The original Science River. A relatively inefficient but exceptionally beautiful way to deliver science packs into the labs.
How to use it:
1. put it down
2. populate with robots. The higher your bot speed research is, the fewer bots you need, but 2,000 on each side is more than adequate for bot speed 6 (last non-infinite research)
3. provide science to the bottom station via the belts
4. provide fuel for the trains – there’s two inserters facing the locomotives on the bottom station, if you place chests there with 48 nuclear fuel each, it’ll run for over 200 hours before you need to fill them up again
5. set trains to automatic. I’ve set the schedules up so that they will have their desired station at the top of their schedule when it’s blueprinted.

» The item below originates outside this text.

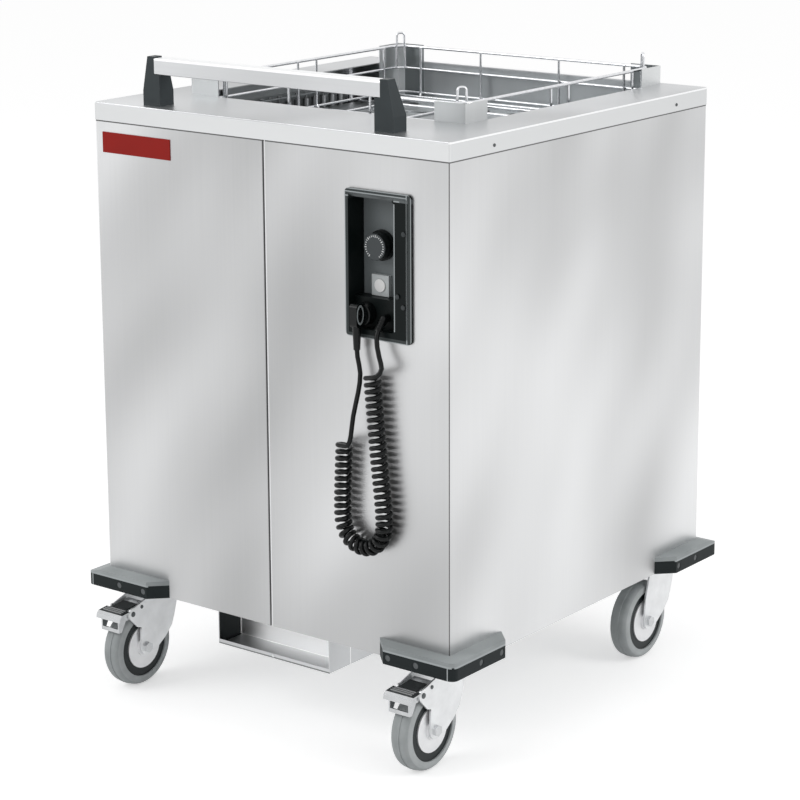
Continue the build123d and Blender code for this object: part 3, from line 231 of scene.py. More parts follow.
def shade(color, factor):
    """A colour made lighter or darker."""
    return tuple(min(1.0, value * factor) for value in color)


# %% [markdown]
# ## Stainless sheet
# Satin stainless has a fine grain that runs one way, and over it broad soft bands of
# painted sheen, lighter and darker, that stand in for the studio's reflections. The grain
# is noise stretched along its run, and it moves colour, roughness and a very low bump. The
# painted sheen bands are wide noise, stretched along a slant that leans to the right on
# the front and to the back on the sides. Noise keeps close to its middle, so the bands
# are spread before they mix the tone.

# %% Satin stainless
upright_grain = (1.0, 1.0, 0.01)
level_grain = (0.01, 1.0, 1.0)
# The painted sheen bands: their slant, stretch, scale and spread.
sheen_slant = (math.radians(25), math.radians(-29), 0.0)
sheen_stretch = (1.0, 1.0, 0.22)
grain_scale, sheen_scale = 300.0, 4.2
grain_share, sheen_spread, middle_tone = 0.12, 6.0, 0.44


def stainless(name, color, roughness, grain, sheen_depth):
    """A satin stainless finish with painted sheen bands, its tone left open for lines on top."""
    finish = Finish(name, color, roughness, metallic=1.0)
    lines = finish.noise(grain_scale, grain, 3.0)
    # Painted sheen: wide slanted bands of lighter and darker colour, from noise.
    sheen_bands = finish.noise(sheen_scale, sheen_stretch, 1.0, sheen_slant)
    tone = (sheen_bands - 0.5) * (sheen_depth * sheen_spread) + lines * grain_share + middle_tone
    finish.tone = finish.mix(tone, shade(color, 0.7), shade(color, 1.2))
    finish.set("Base Color", finish.tone)
    finish.set("Roughness", lines * 0.1 + (roughness - 0.05))
    finish.bump(lines, 0.00002, 0.2)
    return finish


print("grain at", grain_scale, "bands at", sheen_scale)

# %% [markdown]
# Painted shade draws the gap under the worktop, the front right-hand corner and the seam
# between the two front sheets as thin dark lines, and beside the seam a painted highlight
# stands for a fold that catches the light. They follow the sheet's real edges, so they are
# masks on X and Z, in metres from the frame's own levels. The front looks away from the
# bright side of the room, so its sheet is painted darker than the sides as painted shade,
# and the painted shade deepens towards its low right-hand corner.

# %% Panels with painted shade lines and a painted highlight
# Widths and places of the painted shade lines, the painted highlight and the painted shade's falloff.
gap_width, corner_width = 0.0022, 0.0016
seam_shade_x, seam_shade_reach = seam_left - 0.0006, 0.0011
seam_highlight_x, seam_highlight_reach = seam_right + 0.0016, 0.0007
falloff_level, falloff_slope = 0.35, 1.2


def folded_panel(name, color, sheen_depth, shade_falloff):
    """Panel sheet with painted shade lines and a painted highlight, and painted shade towards the low
    right-hand corner.
    """
    finish = stainless(name, color, 0.36, upright_grain, sheen_depth)
    x, y, z = finish.axes()
    on_front = y < front_face + 0.0005
    # Painted shade lines: under the worktop's flange, at the front corner and in the seam.
    gap_shadow_line = z > flange_bottom - gap_width
    corner_shade_line = (x > side_face - corner_width) & on_front
    seam_shade_line = x.near(seam_shade_x, seam_shade_reach) & on_front
    # Painted highlight beside the seam.
    seam_highlight = x.near(seam_highlight_x, seam_highlight_reach) & on_front
    # Painted shade, deeper towards the low right-hand corner.
    corner_falloff_shade = (x - seam_right) * falloff_slope - (z - falloff_level) * falloff_slope
    corner_falloff_shade = corner_falloff_shade.math("MAXIMUM", 0.0) * shade_falloff
    toned = finish.mix(corner_falloff_shade, finish.tone, shade(color, 0.6))
    shade_lined = finish.mix(gap_shadow_line | corner_shade_line | seam_shade_line, toned, shade(color, 0.22))
    finish.set("Base Color", finish.mix(seam_highlight, shade_lined, shade(color, 1.2)))
    return finish


# The front sheet is painted darker than the side sheets: painted shade.
shaded_front_steel = folded_panel("Satin_stainless_front", (0.57, 0.575, 0.58), 0.36, 0.6)
shaded_front_steel.on("front_panel_left", "front_panel_right")
side_steel = folded_panel("Satin_stainless_side", (0.65, 0.655, 0.66), 0.3, 0.0)
side_steel.on("rear_panel", "side_panel_left", "side_panel_right")
print("lines under the worktop, at the corner and beside the seam")

# %% [markdown]
# ## Worktop, well and guides
# The worktop's folded flanges are painted a little brighter than its top, as painted
# light, and the fold itself gets a painted highlight. The corner guides keep their bright
# steel outside; painted shade makes them duller on the faces that look to the front, and
# dark inside, where they face one another across the well.

# %% Worktop, with painted light on its flanges and a painted highlight on its fold
worktop_color = (0.6, 0.61, 0.62)
fold_width = 0.0026
top_steel = stainless("Satin_stainless_worktop", worktop_color, 0.34, level_grain, 0.3)
top_x, top_y, top_z = top_steel.axes()
folded = top_z < worktop_high[2] - 0.002
# Painted light: the folded flanges a little brighter than the top.
lit_flange_tone = top_steel.mix(folded, top_steel.tone, (0.67, 0.68, 0.685))
near_edge = (abs(top_x) > worktop_high[0] - fold_width) | (abs(top_y) > worktop_high[1] - fold_width)
# Painted highlight along the fold.
fold_highlight = near_edge & top_z.between(worktop_high[2] - 0.0028, worktop_high[2] - 0.0004)
top_steel.set("Base Color", top_steel.mix(fold_highlight, lit_flange_tone, (0.93, 0.935, 0.94)))
top_steel.on("worktop")
print("worktop from", round(worktop_low[2], 3), "to", round(worktop_high[2], 3))

# %% Sheet inside the well and under the cabinet
inner_steel = stainless("Stainless_inner_sheet", (0.42, 0.44, 0.45), 0.4, upright_grain, 0.3)
inner_steel.on("well_walls", "well_floor", "platform_tray", "carriage_frame", "spring_rails", "base_pan")
guide_steel = stainless("Stainless_guide", (0.74, 0.755, 0.76), 0.36, upright_grain, 0.3)
guide_low, guide_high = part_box("corner_guides")
guide_x, guide_y = guide_steel.axes()[:2]
guide_middle = (guide_low[1] + guide_high[1]) / 2
guide_reach = (guide_high[1] - guide_low[1]) / 2
guide_skin = 0.0008
guide_side = abs(guide_x) > guide_high[0] - guide_skin
guide_end = abs(guide_y - guide_middle) > guide_reach - guide_skin
# Painted shade: the inside faces dark, the outside faces keep the steel's tone.
guide_shaded_tone = guide_steel.mix(guide_side | guide_end, (0.24, 0.26, 0.265), guide_steel.tone)
front_turned = guide_y < guide_low[1] + guide_skin
# Painted shade: the faces that look to the front duller.
guide_steel.set("Base Color", guide_steel.mix(front_turned, guide_shaded_tone, (0.5, 0.515, 0.52)))
guide_steel.on("corner_guides")
print("worktop, well and guides dressed")

# %% [markdown]
# ## Air box
# The box under the cabinet is bare sheet. Its inner plate faces the light and is painted
# white, a painted highlight, much brighter than the walls of its mouth, which are in their
# own shade and painted nearly black as painted shade. Both are picked out by their
# distance behind the front edge.

# %% Air box
air_low, air_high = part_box("air_box")
box_steel = stainless("Air_box_sheet", (0.62, 0.63, 0.64), 0.4, level_grain, 0.3)
box_x, box_y, box_z = box_steel.axes()
front_edge = air_low[1] + 0.0006
plate_y = air_low[1] + 0.050
inner_plate = box_y.between(plate_y - 0.001, plate_y + 0.0004)
edge_line = (box_y < front_edge) & (box_z < air_low[2] + 0.0022)
# Painted highlight: the inner plate white.
box_tone = box_steel.mix(inner_plate, box_steel.tone, (1.0, 1.0, 1.0))
mouth_wall = abs(box_x).between(air_high[0] - 0.004, air_high[0] - 0.0006)
in_mouth = box_y.between(front_edge, plate_y - 0.001)
# Painted shade: the walls of the mouth nearly black.
box_tone = box_steel.mix(mouth_wall & in_mouth, box_tone, (0.03, 0.034, 0.035))
box_steel.set("Base Color", box_steel.mix(edge_line, box_tone, (0.2, 0.21, 0.21)))
box_steel.on("air_box")
print("air box", [round(value, 3) for value in (*air_low, *air_high)])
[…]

6. Sit back and wait. The river will slowly fill up and then stabilize once it’s reached it’s peak capacity.
At the left-side station, science packs are unloaded from the train and then distributed evenly amongst the requester chests that load the belts. This is done with a circuit system that counts up science packs that are unloaded from the train, subtracts from that value the packs that are moved to the belts, and divides it by the number of chests to assign the requester filters. The filter inserters are set to pick a different science pack each time they reach into the box, using a circuit network counter that assigns the filter to a different pack each frame.
**Science River doesn’t care what happens in between the left and right stations.** The blueprint is designed for 2.7kspm, but you can take out the labs and put in whatever quantity of labs you want. It will always balance itself regardless of how many or how few labs you have. If your science production is greater than or equal to the number of labs you have, then it will fill the river and work continuously like in the GIF. If your production is inadequate to fully saturate the labs, then it will stabilize into an oscillating pattern where it will flow for about 3 minutes, and then “dry up” for a period that is equal to the ratio of (production/consumption). You can see this happening [here](https://www.youtube.com/watch?v=obQ9Q1b4YMs) – in this example, there’s enough labs to consume 2k SPM, but I’m only feeding the river with yellow belts, which limits production to 900SPM. You can see the full “flow” cycle and the dry periods on either side of it. You can see [here](https://imgur.com/iIeuihb) that over 50 hours, the consumption of the labs is an average of exactly 900 SPM.
At the right side station, the same balancing system is implemented as the left, which evenly distributes picked up packs into the train loading chests. Since the trains are all released from their stations at the same time, the amount of science packs that’s loaded into this train is equal to however many packs were *not* used in the cycle.
At the bottom station, the difference is made up with new science packs. Any science pack that is not being used (in the GIF, production is not being used) will be cut off because the train car is already full.
The stations may start behaving erratically if any science packs are introduced to the system by any means other than being unloaded from the train. If you walk nearby the left or right stations with science packs in your character logistics trash slots, it will throw things slightly out of balance.
If you pull apart the stations and space them out too far apart, you may need to add additional trains to the system. It relies on certain periodic timings that are dependent on the maximum rate that the train can be loaded/unloaded. Copy/pasting any of the three trains and then assigning it to queue at any of the stations will allow for much more space between those stations.